- [SHORT TASK]
The records below hold a stretch from the line with "imported = [obj" through the line with "self.socket = socket"; return exactly those lines, ends included, and nothing more.

- [SUPPLIED RECORDS]
────
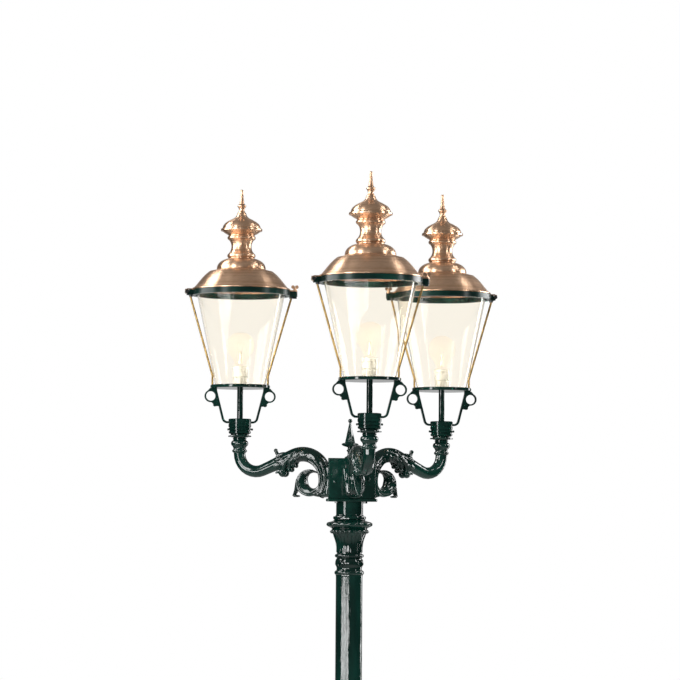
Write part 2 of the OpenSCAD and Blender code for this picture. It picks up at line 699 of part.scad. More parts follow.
module rod_nuts() {
    nut_h = 6;
    color(STEEL) for (i = [0:2]) on_arm(i) around(2, rod_top_w / 2) translate([0, 0, rim_z - nut_h]) difference() {
        rotate(30) hexagon(12, nut_h);
        translate([0, 0, -1]) cylinder(r = rod_d / 2 + slide_gap / 2, h = nut_h + 2);
    }
}

// Ring that holds the glass's mouth, with the thumb screw's lug on one side and the hinge's on the other
module rim_ring() {
    out_r = rim_d / 2;
    slot_u = lug_u - knuckle_r - slide_gap;
    boss_h = 6;
    color(GREEN) difference() {
        union() {
            rotate_extrude($fn = 128) polygon([[rim_in, rim_z], [out_r, rim_z], [out_r, rim_top], [rim_in - 9, rim_top],
                [rim_in - 9, rim_top - rim_lip], [rim_in, rim_top - rim_lip]]);
            translate([rim_in + 4, -lug_w / 2, rim_z]) cube([lug_u - rim_in - 4, lug_w, rim_h]);
            translate([lug_u, 0, rim_z]) cylinder(r = lug_w / 3, h = rim_h);
            translate([lug_u, 0, rim_z - boss_h]) cylinder(r = thumb_d / 2 + 3, h = boss_h + 1);
            translate([-lug_u, -lug_w / 2, rim_z]) cube([lug_u - rim_in - 4, lug_w, pin_z]);
            translate([-slot_u, -lug_w / 2, rim_z]) cube([slot_u - rim_in - 4, lug_w, rim_h]);
            translate([-lug_u, lug_w / 2, hinge_z]) rotate([90, 0, 0]) cylinder(r = knuckle_r, h = lug_w);
        }
        translate([lug_u, 0, rim_z - boss_h - 1]) cylinder(r = thumb_hole_r, h = rim_h + boss_h + 2);
        translate([-lug_u - 20, -knuckle_w / 2 - slide_gap, rim_z - 1])
            cube([20 + knuckle_r + slide_gap, knuckle_w + 2 * slide_gap, rim_h + 2]);
        translate([-lug_u, lug_w, hinge_z]) rotate([90, 0, 0]) cylinder(r = pin_d / 2 + pin_gap, h = 2 * lug_w);
        around(2, rod_top_w / 2) translate([0, 0, rim_z - 1])
            cylinder(r = rod_d / 2 + slide_gap / 2, h = rod_top_z - rim_z + 1);
    }
}

module hinge_pins() {
    head_t = 2.5;
    color(STEEL) for (i = [0:2]) on_arm(i) translate([-lug_u, 0, hinge_z]) rotate([90, 0, 0]) {
        cylinder(d = pin_d, h = lug_w + 0.4, center = true);
        for (s = [-1, 1]) translate([0, 0, s * (lug_w / 2 + 0.2 + head_t / 2)])
            cylinder(r = pin_d / 2 + 2, h = head_t, center = true);
    }
}

// Spun hood: a rolled edge, an ogee skirt, a step and an upper dome
function hood_line() = let (r = hood_d / 2, step_r = dome_d / 2, k = hood_h / drawn_hood_h) concat(
    curve([r - 4, 5 * k], [r - 21, 20 * k], [r - 33, 44 * k], [r - 59, 62 * k], 8),
    [[step_r + 4, 67 * k], [step_r, 69.5 * k]],
    curve([step_r, 73 * k], [step_r - 1, 88 * k], [step_r - 14, 100 * k], [step_r - 37, hood_h], 7),
    [[chimney_bead_d / 2 - 10, hood_h]]);

module hood() {
    r = hood_d / 2;
    tab_r = lug_w / 3;
    color(COPPER) translate([0, 0, hood_z]) difference() {
        union() {
            rotate_extrude($fn = 128) polygon(sheet(hood_line(), sheet_t, [0, -1]));
            rotate_extrude($fn = 128) polygon([[r - 17, 0], [r - 1.5, 0], [r, 1.5], [r, 4], [r - 2, 6], [r - 5, 6],
                [r - 7, 2], [r - 17, 2]]);
            translate([r - 9, -tab_r, 0]) cube([lug_u - r + 9, 2 * tab_r, tab_t]);
            translate([lug_u, 0, 0]) cylinder(r = tab_r, h = tab_t);
            translate([-lug_u, -knuckle_w / 2, 0]) cube([lug_u - r + 9, knuckle_w, tab_t]);
            translate([-lug_u - knuckle_r, -knuckle_w / 2, hinge_z - hood_z])
                cube([knuckle_r, knuckle_w, hood_z - hinge_z + tab_t * 0.5]);
            translate([-lug_u, knuckle_w / 2, hinge_z - hood_z]) rotate([90, 0, 0])
                cylinder(r = knuckle_r, h = knuckle_w);
        }
        translate([lug_u, 0, -1]) cylinder(r = thumb_hole_r, h = tab_t + 2);
        translate([-lug_u, knuckle_w, hinge_z - hood_z]) rotate([90, 0, 0])
            cylinder(r = pin_d / 2 + pin_gap, h = 2 * knuckle_w);
    }
}

// Chimney with a bead above and below its waist, flaring out under the cap
module chimney() {
    bead = chimney_bead_d / 2;
    lip = cap_d / 2 - 5;
    k = chimney_h / drawn_chimney_h;
    color(COPPER) translate([0, 0, chimney_z]) rotate_extrude() polygon(sheet(concat(
        [[bead - 4, 0]],
        arc([bead - 8.5, 9 * k], 8.5, -55, 55, 5),
        curve([bead - 6, 18 * k], [bead - 16, 28 * k], [bead - 17, 46 * k], [bead - 7, 58 * k], 7),
        arc([bead - 7, 66 * k], 7, -60, 60, 5),
        curve([bead - 4, 74 * k], [bead, 78 * k], [lip - 9, 79 * k], [lip, chimney_h], 5)), sheet_t + 0.3));
}

module cap() {
    lip = cap_d / 2;
    k = cap_h / drawn_cap_h;
    stud = 4 + slide_gap / 2;
    color(COPPER) translate([0, 0, cap_z]) {
        rotate_extrude() polygon(sheet(concat(
            curve([lip - 5.5, 6 * k], [lip - 5, 25 * k], [lip - 22.5, 32 * k], [lip - 32.5, 38 * k], 8),
            curve([lip - 36, 39.5 * k], [lip - 44, 43.5 * k], [lip - 53.5, 48 * k], [15.5, cap_h - 3], 6),
            [[14, cap_h], [stud, cap_h]]), sheet_t, [0, -1]));
        rotate_extrude() polygon([[lip - 9, 0], [lip - 1, 0], [lip, 1], [lip, 6], [lip - 2, 8], [lip - 5.5, 8], [lip - 7, 2],
            [lip - 9, 2]]);
    }
}

module finial() {
    knob = finial_d / 2;
    k = finial_h / drawn_finial_h;
    color(COPPER) translate([0, 0, finial_z]) rotate_extrude($fn = 64) polygon(concat(
        [[0, -14], [4, -14], [4, 0], [13, 0], [13, 2 * k]],
        curve([11, 4 * k], [8.5, 6 * k], [8.5, 11 * k], [11.5, 17 * k], 4),
        arc([knob - 4.5, 23.5 * k], 4.5, -60, 60, 5),
        curve([9, 30 * k], [7.5, 36 * k], [5.6, 50 * k], [4.6, 66 * k], 6),
        arc([0, finial_h - 5], 5, -20, 90, 5)));
}

// Captive thumb screw: its shank stands in the lug's thread, its wings over the hood's tab
module thumb_screw() {
    top = hood_z + tab_t + seat_gap;
    wing = 6;
    color(COPPER) translate([lug_u, 0, 0]) {
        translate([0, 0, rim_z]) cylinder(d = thumb_d, h = top - rim_z + 1);
        translate([0, 0, top]) cylinder(r = 6.5, h = 2.5);
        translate([0, 0, top + 2]) cylinder(r1 = 5, r2 = 3.5, h = 7);
        for (s = [-1, 1]) translate([s * 6.5, 1.5, top + 11]) rotate([90, 0, 0]) cylinder(r = wing, h = 3);
        translate([-5, -1.5, top + 4]) cube([10, 3, 5]);
    }
}

base_flange();
shaft();
capital();
hub_plate();
hub();
spire();
plate_screws();
arm_bolts();
set_screws();
stem_nuts();
rod_nuts();
hinge_pins();
for (i = [0:2]) {
    rotate(ARM_ANGLES[i]) arm();
    on_arm(i) socket();
    on_arm(i) brackets();
    on_arm(i) gallery();
    on_arm(i) stem();
    on_arm(i) lampholder();
    on_arm(i) bulb();
    on_arm(i) glass();
    on_arm(i) glass_seal();
    on_arm(i) rim_ring();
    on_arm(i) tie_rods();
    on_arm(i) hood();
    on_arm(i) chimney();
    on_arm(i) cap();
    on_arm(i) finial();
    on_arm(i) thumb_screw();
}
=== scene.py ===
"""Dresses a street lantern post: green castings, spun hoods, brass rods and clear glass, in a plain studio."""

import logging
import math
from dataclasses import dataclass, field
from enum import Enum
from typing import Callable, Iterable, Sequence

import bpy
from mathutils import Matrix, Vector


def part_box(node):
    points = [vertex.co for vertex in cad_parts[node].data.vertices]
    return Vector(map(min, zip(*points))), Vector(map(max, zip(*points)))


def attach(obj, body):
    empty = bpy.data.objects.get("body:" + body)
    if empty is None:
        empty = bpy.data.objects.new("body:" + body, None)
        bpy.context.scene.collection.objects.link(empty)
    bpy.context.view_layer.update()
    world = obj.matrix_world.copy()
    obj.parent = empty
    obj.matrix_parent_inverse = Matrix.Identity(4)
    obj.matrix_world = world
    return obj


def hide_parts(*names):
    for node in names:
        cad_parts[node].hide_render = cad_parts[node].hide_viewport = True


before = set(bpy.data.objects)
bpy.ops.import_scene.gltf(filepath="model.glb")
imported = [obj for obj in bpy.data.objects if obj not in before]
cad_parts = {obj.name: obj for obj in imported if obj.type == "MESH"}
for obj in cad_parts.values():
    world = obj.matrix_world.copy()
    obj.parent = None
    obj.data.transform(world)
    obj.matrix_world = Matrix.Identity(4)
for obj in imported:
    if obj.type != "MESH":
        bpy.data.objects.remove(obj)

MM = 0.001
SHARP = math.radians(30)      # edges that turn more than this are rounded
MERGE = 0.00001               # points nearer than this are one
ARM_TURNS = (30, 150, 270)    # the arms' directions in degrees
log = logging.getLogger("lantern_post")


class Side(Enum):
    """The three arms, by where they point."""

    LEFT = "left"
    FRONT = "front"
    RIGHT = "right"

    @property
    def axis(self) -> Vector:
        """The lantern's axis on the ground plane, in metres, read from its glass."""
        low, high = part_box(f"glass_{self.value}")
        return Vector(((low.x + high.x) / 2, (low.y + high.y) / 2, 0))

    @property
    def turn(self) -> float:
        """The arm's direction round the post, in radians."""
        return math.atan2(self.axis.y, self.axis.x)


def paired(operation: str) -> tuple[Callable, Callable]:
    """An operator's method and its reflected form, which add a Math node."""
    def forward(self: "Wire", other: object) -> "Wire":
        """This value comes first."""
        return self.tree.node("ShaderNodeMath", {"operation": operation}, {0: self, 1: other})

    def reflected(self: "Wire", other: object) -> "Wire":
        """This value comes last."""
        return self.tree.node("ShaderNodeMath", {"operation": operation}, {0: other, 1: self})
    return forward, reflected


class Wire:
    """A value in a node tree, with the arithmetic that adds its Math nodes."""

    def __init__(self, tree: "Tree", socket: bpy.types.NodeSocket) -> None:
        """Wraps one output socket of a tree."""
        self.tree = tree
        self.socket = socket

    __add__, __radd__ = paired("ADD")
    __sub__, __rsub__ = paired("SUBTRACT")
    __mul__, __rmul__ = paired("MULTIPLY")

    def smooth(self, low: float, high: float) -> "Wire":
        """Smooth step of this value from 0 at low to 1 at high."""
        settings = {"interpolation_type": "SMOOTHSTEP"}
        return self.tree.node("ShaderNodeMapRange", settings, {0: self, 1: low, 2: high})


class Tree:
    """A material's or a world's node tree, built from calls that return wires."""

    def __init__(self, tree: bpy.types.NodeTree) -> None:
        """Takes a node tree and empties it."""
        self.tree = tree
        tree.nodes.clear()

    def node(self, kind: str, settings: dict | None = None, inputs: dict | None = None,
             out: int | str = 0) -> Wire | None:
        """Adds a node.

        Args:
            kind: the node's type name.
            settings: its own settings, set first.
            inputs: values or wires, by socket name or number.
            out: the output that is returned.

        Returns:
            The chosen output as a wire, or None for a node without outputs.
        """
        node = self.tree.nodes.new(kind)
        for name, value in (settings or {}).items():
            setattr(node, name, value)
        for name, value in (inputs or {}).items():
            if isinstance(value, Wire):
                self.tree.links.new(value.socket, node.inputs[name])
            else:
                node.inputs[name].default_value = value
        return Wire(self, node.outputs[out]) if node.outputs else None

    def mix(self, share: object, first: object, second: object) -> Wire:
        """Mixes two colours by a share from 0 to 1."""
        settings = {"data_type": "RGBA", "clamp_factor": True}
        return self.node("ShaderNodeMix", settings, {0: share, 6: first, 7: second}, out=2)

    def place(self, centre: Vector | tuple = (0, 0, 0), scale: tuple = (1, 1, 1)) -> Wire:
        """Object coordinates moved so that centre is their origin, then scaled."""
        spot = self.node("ShaderNodeTexCoord", out="Object")
        moved = self.node("ShaderNodeVectorMath", {"operation": "SUBTRACT"}, {0: spot, 1: tuple(centre)})
        return self.stretch(moved, scale)

    def stretch(self, spot: Wire, scale: tuple) -> Wire:
        """A place, scaled along each axis."""
        return self.node("ShaderNodeVectorMath", {"operation": "MULTIPLY"}, {0: spot, 1: scale})

    def noise(self, spot: Wire, scale: float, detail: float = 3.0, rough: float = 0.55) -> Wire:
        """Fractal noise from 0 to 1."""
        inputs = {"Vector": spot, "Scale": scale, "Detail": detail, "Roughness": rough}
        return self.node("ShaderNodeTexNoise", {"noise_dimensions": "3D"}, inputs)

    def bump(self, height: Wire, strength: float, distance: float, normal: Wire | None = None) -> Wire:
        """Bump normal from a height.

        Args:
            height: the height, about 0 to 1.
            strength: how much of the bump shows.
            distance: the depth of the bump in metres.
            normal: a bump that this one is laid over.

        Returns:
            The normal.
        """
        inputs = {"Height": height, "Strength": strength, "Distance": distance}
        if normal:
            inputs["Normal"] = normal
        return self.node("ShaderNodeBump", None, inputs)

    def finish(self, settings: dict) -> None:
        """Ends the tree with a Principled shader with these socket values."""
        shader = self.node("ShaderNodeBsdfPrincipled", None, settings)
        self.node("ShaderNodeOutputMaterial", None, {"Surface": shader})


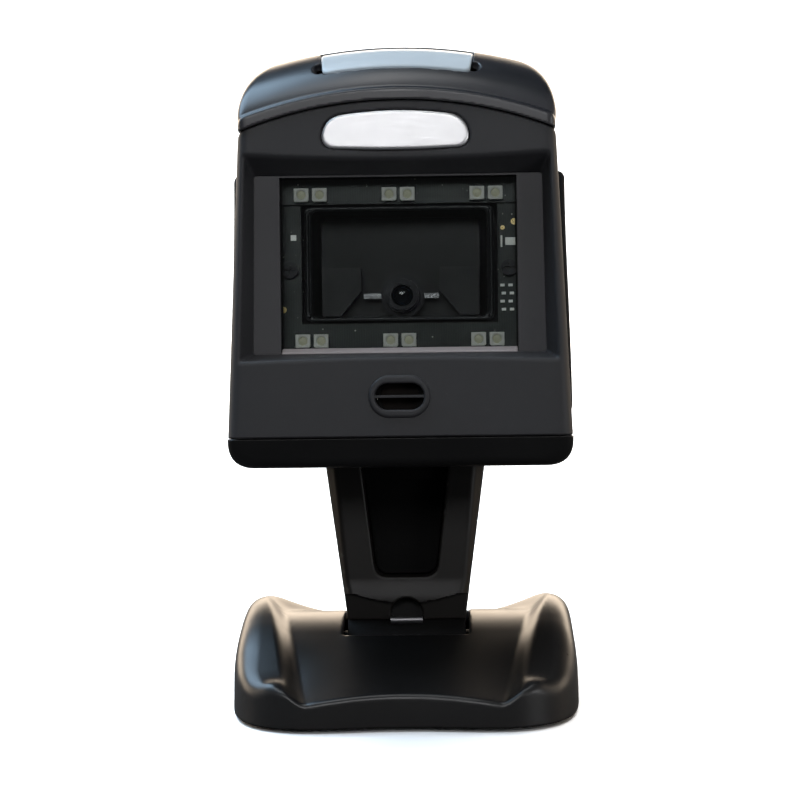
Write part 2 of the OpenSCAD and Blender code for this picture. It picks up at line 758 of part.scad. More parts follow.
module led_row(z) {
    color([0.85, 0.84, 0.72]) head_frame()
        for (px = led_pair_x, s = [-0.5, 0.5])
            translate([px + s * led_pitch, led_board_y, z]) difference() {
                box([-led_size[0] / 2, -led_size[1], -led_size[2] / 2], [led_size[0] / 2, 0, led_size[2] / 2]);
                translate([0, -led_size[1] - 1, 0]) rotate([-90, 0, 0]) cylinder(h = 1.5, r = 1.2, $fn = 24);
            }
}

module led_board_upper() { led_strip_board(baffle_hi + 0.3, 68.4); }
module led_board_lower() { led_strip_board(26.2, baffle_lo - 0.3); }
module leds_upper() { led_row(led_row_hi); }
module leds_lower() { led_row(led_row_lo); }

// Board behind the window's side margins, with the opening for the imager's baffle
carrier_screw = [25.8, 46.5];
module carrier_board() {
    color([0.04, 0.1, 0.08]) head_frame() difference() {
        box([-31, carrier_y, 25], [31, carrier_y + board_t, 69]);
        box([-baffle_hw - 0.6, 0, baffle_lo - 0.4], [baffle_hw + 0.6, 40, baffle_hi + 0.4]);
        for (sx = [-1, 1]) rod_y(sx * carrier_screw[0], carrier_screw[1], 1.3, 0, 40, 24);
    }
}

module carrier_parts() {
    color([0.75, 0.75, 0.72]) head_frame() {
        for (row = [0:3], i = [0:1])
            translate([24.2 + i * 1.9 + (row % 2) * 0.3, carrier_y, 42.4 - row * 1.9])
                box([-0.5, -0.5, -0.3], [0.5, 0, 0.3]);
        box([23.9, carrier_y - 0.7, 51.4], [24.3, carrier_y, 54.1]);
        box([25, carrier_y - 0.9, 51.8], [28, carrier_y, 53.6]);
        for (p = [[-25, 54.2], [-28.8, 54.2]])
            translate([p[0], carrier_y, p[1]]) box([-0.65, -0.4, -0.65], [0.65, 0, 0.65]);
    }
}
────
- [ANSWER FOR THE TASK]
imported = [obj for obj in bpy.data.objects if obj not in before]
cad_parts = {obj.name: obj for obj in imported if obj.type == "MESH"}
for obj in cad_parts.values():
    world = obj.matrix_world.copy()
    obj.parent = None
    obj.data.transform(world)
    obj.matrix_world = Matrix.Identity(4)
for obj in imported:
    if obj.type != "MESH":
        bpy.data.objects.remove(obj)

MM = 0.001
SHARP = math.radians(30)      # edges that turn more than this are rounded
MERGE = 0.00001               # points nearer than this are one
ARM_TURNS = (30, 150, 270)    # the arms' directions in degrees
log = logging.getLogger("lantern_post")


class Side(Enum):
    """The three arms, by where they point."""

    LEFT = "left"
    FRONT = "front"
    RIGHT = "right"

    @property
    def axis(self) -> Vector:
        """The lantern's axis on the ground plane, in metres, read from its glass."""
        low, high = part_box(f"glass_{self.value}")
        return Vector(((low.x + high.x) / 2, (low.y + high.y) / 2, 0))

    @property
    def turn(self) -> float:
        """The arm's direction round the post, in radians."""
        return math.atan2(self.axis.y, self.axis.x)


def paired(operation: str) -> tuple[Callable, Callable]:
    """An operator's method and its reflected form, which add a Math node."""
    def forward(self: "Wire", other: object) -> "Wire":
        """This value comes first."""
        return self.tree.node("ShaderNodeMath", {"operation": operation}, {0: self, 1: other})

    def reflected(self: "Wire", other: object) -> "Wire":
        """This value comes last."""
        return self.tree.node("ShaderNodeMath", {"operation": operation}, {0: other, 1: self})
    return forward, reflected


class Wire:
    """A value in a node tree, with the arithmetic that adds its Math nodes."""

    def __init__(self, tree: "Tree", socket: bpy.types.NodeSocket) -> None:
        """Wraps one output socket of a tree."""
        self.tree = tree
        self.socket = socket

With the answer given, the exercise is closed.